Yugoslav Army was a very serious military force, 4th by size in 
Europe, the state within a state (Yugoslavia today is a country of 
three entities: Serbia, ruled by Djindjic, Montenegro, ruled by 
Djukanovic, and the Army, ruled by Kostunica). After 70+ days of 
relentless bombing by the U.S./NATO in 1999 it was 'downsized' 
for meager 13 tanks (the T-55 ones) and 3 airplanes, as I recollect. 
On top of that the US lost one of its F-117 stealth aircraft, and 
never dared to fly an Apache helicopter or a C-130 transport plane 
over the country. 

American superiority works well against stone age dessert 
countries with near illiterate population. It doesn't work as well 
against an educated enemy. The only superiority America does 
have there is that of numbers - America's industry can produce by 
far the most bombs on planet and bomb others long enough to 
eventually win. As they have proven against Germany and Japan in 
1945.

ivo

http://balkansnet.org/yugoslavery.html
http://balkansnet.org/raccoon/kosova.html

Tactics employed by the Yugoslav army to limit NATO air strikes
effectiveness 
      Mon Nov 18,10:49 PM ET  

By The Associated Press 

An overview of tactics employed by the Yugoslav army to limit the 
effectiveness of the NATO (news - web sites) air strikes: 



_Yugoslav air defenses tracked U.S. stealth aircraft by using old 
Russian radars operating on long wavelengths. This, combined with 
the loss of stealth characteristics when the jets got wet or opened 
their bomb bays, "made them shine like flying buses" on radar 
screens. 


_Radars confounded precision-guided HARM and ALARM missiles 
by reflecting their electromagnetic beams off heavy farm 
machinery, such as plows or old tractors placed around the sites. 
This cluttered the missiles' guidance systems which were unable 
to pinpoint the emitters. 


_Scout helicopters would land on flatbed trucks and rev their 
engines before being towed to camouflaged revetments several 
hundred meters away. Heat-seeking missiles from NATO jets 
would then locate and go after the residual heat on the landing 
sites. 


_Yugoslav troops used cheap heat-emitting decoys such as small 
gas furnaces to simulate nonexistent positions on Kosovo 
mountainsides. B-52 bombers, employing advanced infrared 
sensors, repeatedly blasted the empty hills. 
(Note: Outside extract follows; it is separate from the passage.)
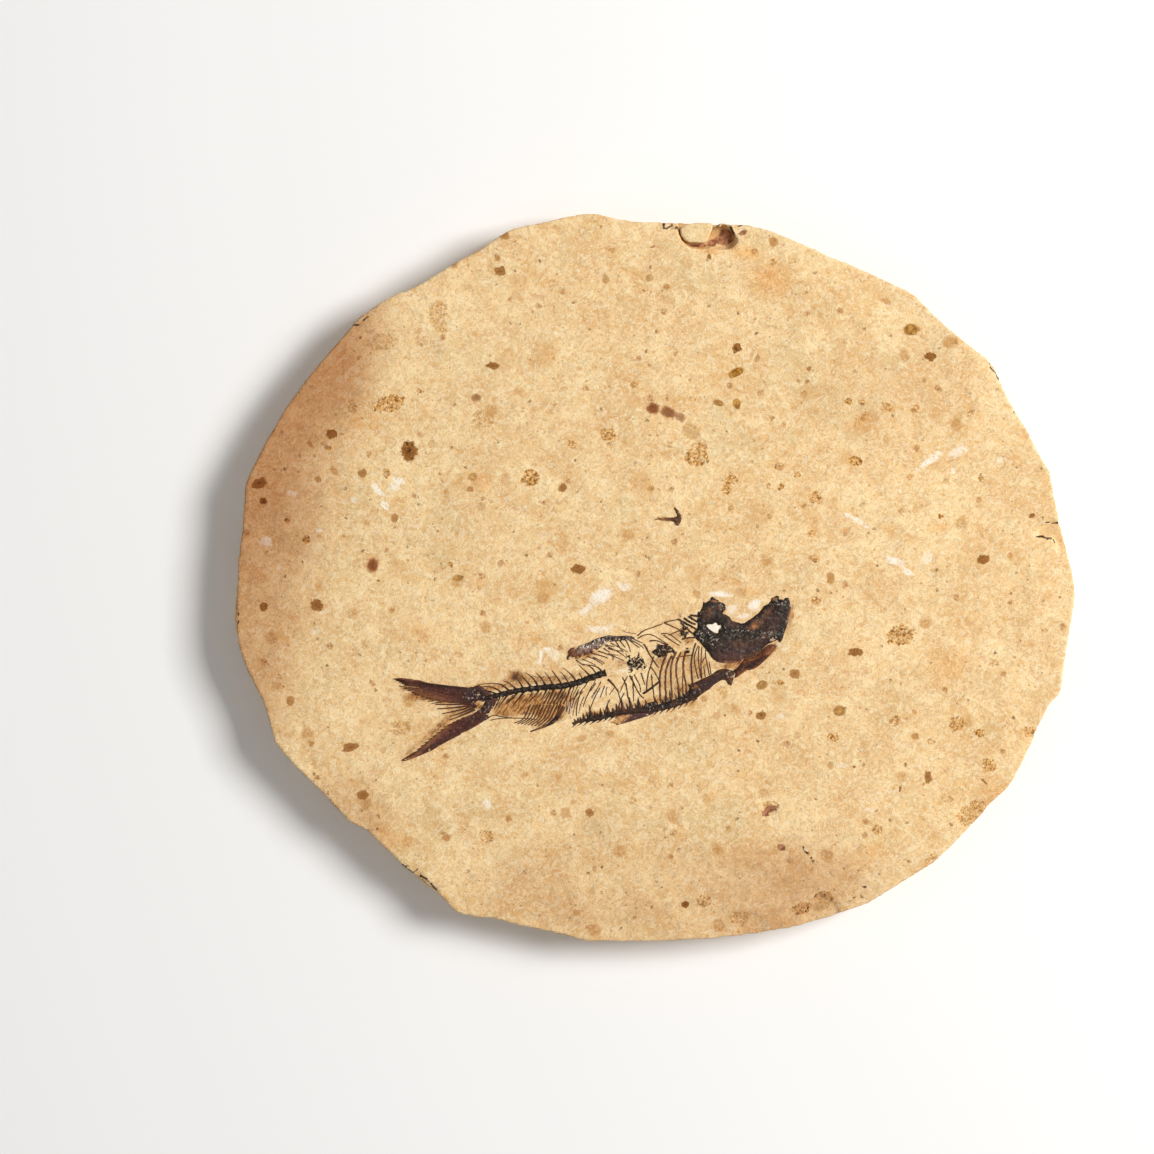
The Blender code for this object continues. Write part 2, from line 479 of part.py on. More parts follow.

_The army drew up plans for covert placement of heat and 
microwave emitters on territory NATO troops were expected to 
occupy in a ground war. This was intended to trick the B-52s into 
carpet-bombing their own forces.



_Dozens of dummy objectives, including fake bridges and airfields, 
were constructed. Many of the decoy planes were so good that 
NATO claimed that the Yugoslav air force had been decimated. 
After the war, it turned out most of its planes had survived 
unscathed. 


_Fake tanks were built using plastic sheeting, old tires and logs. To
mimic heat emissions, cans were filled with sand and fuel and set 
alight. Hundreds of these makeshift decoys were bombed, leading 
to wildly inflated destruction claims. 


_Bridges and other strategic targets were defended from missiles 
with laser guidance systems by bonfires made of old tires and wet 
hay, which emit dense smoke filled with laser-reflecting particles. 
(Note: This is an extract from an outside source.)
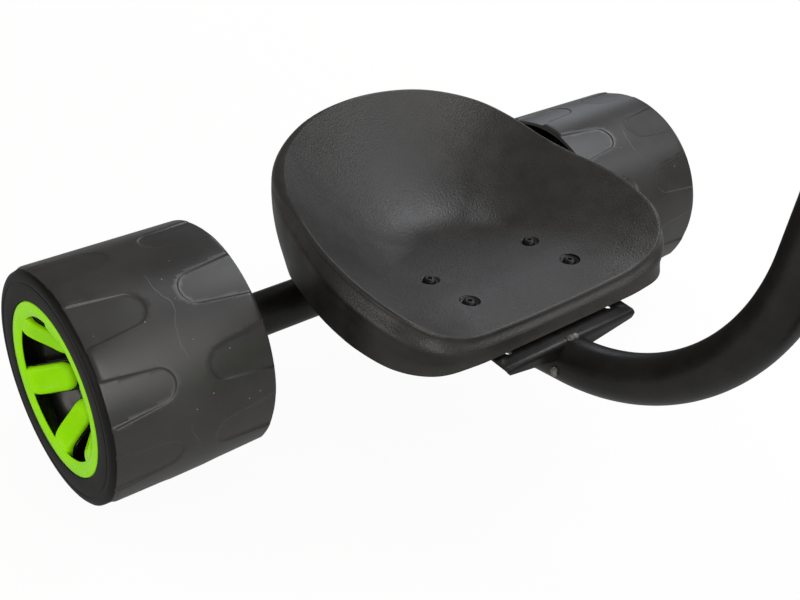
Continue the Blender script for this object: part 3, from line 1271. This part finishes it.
# Cranks and pedals
CRANK = 110
CRANK_INNER = 64
CRANK_DEPTH = 12
PEDAL_GAP = 5
PEDAL_HALF = 38
for side, sign in SIDES.items():
    reach = -sign * CRANK
    lean = math.degrees(math.asin(4 / CRANK))
    ahead = 1 if reach > 0 else -1
    outline = arc((0, 0), 16, 90 + lean, 270 - lean, 30) + arc((CRANK, 0), 12, -90 + lean, 90 - lean, 26)
    arm = solid_mesh(extruded([(ahead * x, z) for x, z in outline],
                              *sorted((sign * CRANK_INNER, sign * (CRANK_INNER + CRANK_DEPTH)))), FRONT)
    groove = arc((26, 0), 5.5, 90, 270, 12) + arc((CRANK - 22, 0), 4.2, -90, 90, 12)
    groove_ends = sorted(sign * (CRANK_INNER + CRANK_DEPTH + h) for h in (-2.4, 5))
    groove_tool = solid_mesh(extruded([(ahead * x, z) for x, z in groove], *groove_ends), FRONT)
    dressed(f"crank_arm_{side}", bevelled(worked(arm, [("DIFFERENCE", groove_tool)]), 1.1, 3), WHEEL_BLACK,
            sharp=35, node=f"crank_{side}")
    cap = [(0, 78.3), (6.4, 78.3), (7.2, 77.6), (7.4, 76.2), (0, 76.2)]
    piece(f"crank_bolt_{side}", lathe(raised(cap, 0, sign), 48), WHEEL_BLACK, FRONT, sharp=35)
    spindle_at = FRONT @ shift(reach, 0, 0)
    end = CRANK_DEPTH + PEDAL_GAP + 2 * PEDAL_HALF
    profile = [(0, 0), (5.2, 0), (6, 0.8), (6, CRANK_DEPTH), (8.4, 12.2), (8.4, 15.6), (6, 15.8), (6, end - 1),
               (5, end), (0, end)]
    piece(f"pedal_axle_{side}", lathe(raised(profile, sign * CRANK_INNER, sign), 48),
          ("front_wheel", "zinc_steel", ZINC), spindle_at, node=f"pedal_spindle_{side}")

    pedal_at = FRONT @ shift(reach, sign * (CRANK_INNER + CRANK_DEPTH + PEDAL_GAP + PEDAL_HALF), 0)
    outer, inner = rounded(42, PEDAL_HALF, 9, 10), rounded(35, PEDAL_HALF - 7, 5, 10)
    levels = ((outer, -11), (outer, 11), (inner, 11), (inner, -11))
    cage = np.array([(x, y, z) for outline, z in levels for x, y in outline]), quads(4, len(outer), closed=True)
    pedal = (f"pedal_{side}", "pedal_plastic", PEDAL)
    piece(f"pedal_cage_{side}", cage, pedal, pedal_at, bevel=1.4, steps=3, node=f"pedal_{side}")
    barrel = tube(6.4, 10.4, -37, 37, 56)
    piece(f"pedal_barrel_{side}", barrel, pedal, pedal_at, bevel=0.8)
    for row_index, row_y in enumerate((-19, 0, 19)):
        for end_index, end_sign in enumerate((-1, 1)):
            block = moved(rounded_box(12.6, 3.2, -8.4, 8.4, 1.6, 4), shift(end_sign * 22, row_y, 0))
            piece(f"pedal_rib_{side}_{row_index}_{end_index}", block, pedal, pedal_at, bevel=0.8)
    studs = []
    for face_sign in (-1, 1):
        for x in (-38.4, 38.4):
            for y in np.linspace(-28, 28, 8):
                points, faces = moved(lathe([(0, 0), (2.1, 0), (1.9, 1.0), (1.2, 1.6), (0, 1.7)], 16), Y_TO_Z)
                studs.append((points * (1, 1, face_sign) + (x, y, face_sign * 9.2), faces))
    piece(f"pedal_studs_{side}", joined(*studs), pedal, pedal_at, sharp=60)

# Stem with its faceplate, cap and bolts
STEM_REACH = 46
sleeve = tube(14.7, 20, STEM_START, STEM_END)
piece("stem_sleeve", sleeve, STEERING_BLACK, UP_STEER, bevel=1.2, steps=3, node="stem")
neck_outline = [(15, STEM_MIDDLE - 13), (STEM_REACH - 6, STEM_MIDDLE - 12), (STEM_REACH - 6, STEM_MIDDLE + 12),
                (15, STEM_MIDDLE + 13)]
piece("stem_neck", extruded(neck_outline, -14, 14), STEERING_BLACK, STEER, bevel=3.5, steps=4)
for name, node, start, end, gap in (("stem_clamp", None, 90, 270, -0.5),
                                    ("stem_faceplate_cap", "stem_faceplate", -90, 90, 0.5)):
    outline = arc((STEM_REACH, STEM_MIDDLE), 17, start, end, 32) + arc((STEM_REACH, STEM_MIDDLE), 11.4, end, start, 24)
    outline = [((min if gap < 0 else max)(x, STEM_REACH + gap), z) for x, z in outline]
    piece(name, extruded(outline, -24, 24), STEERING_BLACK, STEER, node=node, bevel=1.0, steps=3)
for k, (bolt_y, bolt_z) in enumerate(((-17, -13.6), (17, -13.6), (-17, 13.6), (17, 13.6))):
    boss = rod(4.2, -9, 8.5, 32)
    at = STEER @ shift(STEM_REACH, bolt_y, STEM_MIDDLE + bolt_z) @ turn("Z", -math.pi / 2)
    piece(f"faceplate_boss_{k}", boss, STEERING_BLACK, at, bevel=0.7)
    head = moved(button_bolt(8.5, 6.0), np.diag((0.62, 1, 0.62, 1)))
    piece(f"faceplate_bolt_{k}", head, STEERING_ZINC, at @ shift(0, -0.3, 0), sharp=32)
cap_low = STEM_END + 0.3
cap = raised([(0, 0), (18, 0), (18, 3), (16.6, 4.6), (14, 5), (6.4, 5), (6.2, 3.2), (0, 3.2)], cap_low)
piece("top_cap_disc", lathe(cap, 96), STEERING_BLACK, UP_STEER, bevel=0.3, node="top_cap")
cap_bolt = moved(button_bolt(0, -2), np.diag((0.9, 0.55, 0.9, 1)))
piece("top_cap_bolt", cap_bolt, STEERING_ZINC, UP_STEER @ shift(0, cap_low + 3.2, 0), sharp=32)

# Handlebar with its crossbar, and the grips
BAR_RADIUS = 11.1
BAR_HALF = 290
BAR_RISE = 118
FOOT_HALF = 56
SHOULDER_HALF = 118
BAR_CORNERS = np.array((
    (STEM_REACH - 30, BAR_HALF, STEM_MIDDLE + BAR_RISE), (STEM_REACH, SHOULDER_HALF, STEM_MIDDLE + BAR_RISE),
    (STEM_REACH, FOOT_HALF, STEM_MIDDLE),
))
bar_path = bent([*BAR_CORNERS, *(BAR_CORNERS[::-1] * (1, -1, 1))], [55, 45, 45, 55])
piece("handlebar_round", along(bar_path, BAR_RADIUS, 40), STEERING_PAINT, STEER, node="handlebar")
bar_end, shoulder, foot = BAR_CORNERS
bar_way = shoulder - foot
cross_at = foot + 0.62 * bar_way
cross_path = [(cross_at[0], y, cross_at[2]) for y in np.linspace(-cross_at[1], cross_at[1], 30)]
piece("crossbar", along(cross_path, 8, 36), STEERING_PAINT, STEER)
for side, sign in SIDES.items():
    centre = cross_at * (1, sign, 1)
    way = bar_way * (1, sign, 1)
    line = joint_line(8, np.zeros(3), np.array((0, -sign, 0)), BAR_RADIUS, way, 60) + centre
    piece(f"weld_crossbar_{side}", closed_bead(line, 1.9, 40 + sign), STEERING_PAINT, STEER, sharp=80)


GRIP_LENGTH = 112
RIB_PITCH = 5.2


def grip_form():
    start = -GRIP_LENGTH
    profile = [(BAR_RADIUS + 0.3, start), (18.2, start), (19, start + 0.8), (19, start + 4.2), (18.2, start + 5),
               (15.6, start + 5.4)]
    y = start + 9.0
    while y < -7:
        profile += [(15.3, y), (14.4, y + 0.5), (14.4, y + 1.5), (15.3, y + 2.0), (15.5, y + 3.6)]
        y += RIB_PITCH
    profile += [(15.5, -3.5), (15.4, 1.5), (14.7, 3.3), (13, 4), (3.2, 4), (3.0, 3.2), (0, 3.2), (0, 0.3),
                (BAR_RADIUS + 0.3, 0.3)]
    return lathe(profile, 72)


for side, sign in SIDES.items():
    end = bar_end * (1, sign, 1)
    way = Vector(end - shoulder * (1, sign, 1)).normalized()
    spin = np.array(Vector((0, 1, 0)).rotation_difference(way).to_matrix().to_4x4())
    piece(f"grip_sleeve_{side}", grip_form(), ("steering", "grip_rubber", GRIP), STEER @ shift(*end) @ spin,
          sharp=40, node=f"grip_{side}")

# Finishes of the nodes that show as they are
for part in frame["record"]["subparts"]:
    shown = frame["nodes"][part["node"]].data.materials
    shown.clear()
    shown.append(SLOT_MATERIALS[part["material_slot"]])

stage.view_settings.view_transform = "Standard"

# Stage: a pale floor, and white all round for the camera
FLOOR_HALF = 3.0
FLOOR_DROP = 0.0004
FLOOR_GLOW = 0.95
MIRRORED_ROOM = 0.12
MIRRORED_FLOOR = 0.36


def seen_rays(n, mirrored_strength):
    """How much of a ray sees the white backdrop, and how bright it is there."""
    rays = n.new("LightPath").outputs
    camera = rays["Is Camera Ray"]
    others = n.math("MAXIMUM", rays["Is Glossy Ray"], rays["Is Transmission Ray"])
    return n.math("MAXIMUM", camera, others), n.math("MAXIMUM", camera, mirrored_strength)


def show(n, share, plain, white, output):
    """Shows a plain shader, and a white one for a share of the rays."""
    mixer = n.new("MixShader", {0: share, 1: plain.outputs[0], 2: white.outputs[0]})
    n.link(mixer.outputs[0], n.tree.nodes[output].inputs["Surface"])


def make_floor():
    n = new_material("floor_paper")
    paper = n.finish(n.mix(n.span(n.noise(3.0), 0.3, 0.7), *greys(0.66, 0.7)), 0.9)
    seen, strength = seen_rays(n, MIRRORED_FLOOR)
    glow = n.new("Emission", {"Strength": strength})
    show(n, n.times(seen, FLOOR_GLOW), n.tree.nodes["Principled BSDF"], glow, "Material Output")
    mesh = bpy.data.meshes.new("floor")
    corners = [(x * FLOOR_HALF, y * FLOOR_HALF, 0) for x, y in ((-1, -1), (1, -1), (1, 1), (-1, 1))]
    mesh.from_pydata(corners, [], [(0, 1, 2, 3)])
    mesh.materials.append(paper)
    floor = added("floor", mesh)
    floor.location.z = -FLOOR_DROP


def make_world():
    stage.world = bpy.data.worlds.new("studio")
    n = Nodes(stage.world)
    room = n.tree.nodes["Background"]
    n.link((1.0, 0.94, 0.87, 1), room.inputs["Color"])
    n.link(0.95, room.inputs["Strength"])
    seen, strength = seen_rays(n, MIRRORED_ROOM)
    backdrop = n.new("Background", {"Color": (1, 1, 1, 1), "Strength": strength})
    show(n, seen, room, backdrop, "World Output")


make_floor()
make_world()

# Lamps: a place, a size, a power and a colour each, all aimed at the rear half
LAMP_AIM = Vector((-0.25, 0, 0.12))
TALL, SQUARE, LOW = (0.8, 1.6), (0.9, 0.9), (1.6, 0.4)
WARM, COOL, COLD = (1.0, 0.99, 0.97), (0.92, 0.95, 1.0), (0.86, 0.91, 1.0)
LAMPS = {
    "front_right_softbox": ((1.45, -0.456, 1.264), TALL, 7.2, WARM),
    "front_softbox": ((1.504, 0.153, 1.264), TALL, 14, WARM),
    "front_left_softbox": ((1.346, 0.744, 1.264), TALL, 3, (1.0, 0.99, 0.98)),
    "side_softbox": ((0.492, 1.286, 1.605), SQUARE, 6.8, COOL),
    "left_softbox": ((-0.454, 1.156, 1.861), SQUARE, 12.5, COOL),
    "back_softbox": ((-1.7, 1.35, 0.9), SQUARE, 3.5, COLD),
    "low_left_softbox": ((-0.607, 2.023, 0.557), SQUARE, 2, COLD),
    "right_fill": ((-0.25, -2.095, 0.266), LOW, 7.5, (1.0, 0.97, 0.93)),
}
for name, (place, size, power, color) in LAMPS.items():
    data = bpy.data.lights.new(name, "AREA")
    data.shape, data.energy, data.color = "RECTANGLE", power, color
    data.size, data.size_y = size
    light = added(name, data)
    light.location = place
    light.rotation_euler = (LAMP_AIM - Vector(place)).to_track_quat("-Z", "Y").to_euler()
    light.visible_camera = False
_U.S. bombs equipped with GPS guidance proved vulnerable to old 
electronic jammers that blocked their links with satellites. 
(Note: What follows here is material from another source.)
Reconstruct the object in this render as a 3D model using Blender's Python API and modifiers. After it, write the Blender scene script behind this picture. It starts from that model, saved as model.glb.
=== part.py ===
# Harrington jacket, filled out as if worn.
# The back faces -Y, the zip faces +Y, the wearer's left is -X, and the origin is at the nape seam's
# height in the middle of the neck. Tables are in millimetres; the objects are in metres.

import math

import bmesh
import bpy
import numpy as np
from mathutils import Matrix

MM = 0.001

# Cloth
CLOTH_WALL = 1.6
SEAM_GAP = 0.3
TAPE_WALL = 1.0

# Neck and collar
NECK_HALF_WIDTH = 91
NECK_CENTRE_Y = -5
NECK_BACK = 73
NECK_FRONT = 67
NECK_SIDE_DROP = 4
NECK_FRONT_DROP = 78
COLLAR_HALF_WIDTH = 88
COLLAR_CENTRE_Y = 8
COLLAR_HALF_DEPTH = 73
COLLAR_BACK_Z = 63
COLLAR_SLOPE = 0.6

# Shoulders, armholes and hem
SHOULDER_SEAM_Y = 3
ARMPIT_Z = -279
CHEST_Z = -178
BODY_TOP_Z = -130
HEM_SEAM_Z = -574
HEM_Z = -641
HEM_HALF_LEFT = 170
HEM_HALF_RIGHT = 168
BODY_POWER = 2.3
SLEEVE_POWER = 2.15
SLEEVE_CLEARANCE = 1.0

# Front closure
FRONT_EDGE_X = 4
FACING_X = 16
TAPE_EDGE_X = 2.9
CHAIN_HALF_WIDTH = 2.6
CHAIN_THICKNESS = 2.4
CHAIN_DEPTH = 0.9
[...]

_Despite NATO's total air supremacy, Yugoslav jets flew combat 
missions over Kosovo at extremely low levels, using terrain 
masking to remain undetected by AWACS flying radars. 

_Weapons that performed well in Afghanistan (news - web sites) - 
Predator drones, Apache attack choppers and C-130 Hercules 
gunships - proved ineffective in Kosovo. Drones were easy targets 
for 1940s-era Hispano-Suisa anti-aircraft cannons, and C-130s and 
Apaches were considered too vulnerable to be deployed.